RAVE: The New Boyfriend *TM is fucking amazing. I was sick because of the heat, so he made me breakfast in bed and then mowed the lawn. He does little things to show me he cares, like make time to see me and not banging other girls. I told him he was a unicorn. I thought men like this were just figments of my imagination. Rant: Old FWB saw me out and about with NEW BFTM, and was super nice at the bar, but then started sending me shitty texts at 3 am. NEW BFTM, saw the texts and said " Well I didn't take him for such an insecure pussy." Made me feel better. Rave: Breakfast in bed.

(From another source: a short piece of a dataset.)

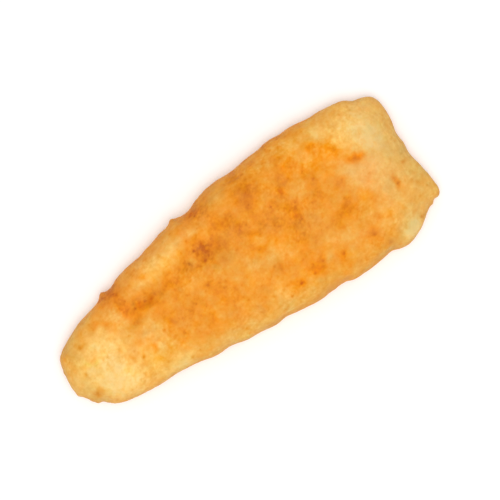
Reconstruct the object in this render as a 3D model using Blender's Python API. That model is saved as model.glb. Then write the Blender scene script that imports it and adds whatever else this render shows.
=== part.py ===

Rave: GF is going out with her friends tonight so that leaves me plenty of time to put the new heads on the car. RAVE: Demolition Derby tomorrow night at the State Fair. Time to break out the wife beater, flask of Jim Beam and get my red neck on.
RAVE: Fuck yeah! I just got a call from the civilian dealing with my file saying the Commodore of the base gave me a thumbs up to wing along with a fantastic letter of recommendation all to be sent to the guy with the final say. Interview with him will be either Monday or Tuesday...I'm fucking pumped!!! That's two out of the three thumbs up that I need to get my wings.
Rave: Just woke up from a nap. This whole being pregnant thing seems to be getting to me again, if I sit down for 5 minutes the next thing I know I'm asleep. Rant: I started reading A Game of Thrones on Monday and I'm almost done. I probably would have finished it this afternoon had I not fallen asleep while reading. (Not out of boredom, I ensure you.) Rave: Now that I'm caught up on my sleep I should hopefully be able to stay up past 9 tonight. I've been going in at 3:30am this week and it's definitely not helping my accidental napping problem. Rant: I haven't had to drive at all for my courier job this week and there's a good chance that job has come to an end. I knew it was possible for it to end at any time when I started and I'm actually a little surprised that it's lasted this long but I'll definitely miss the extra money.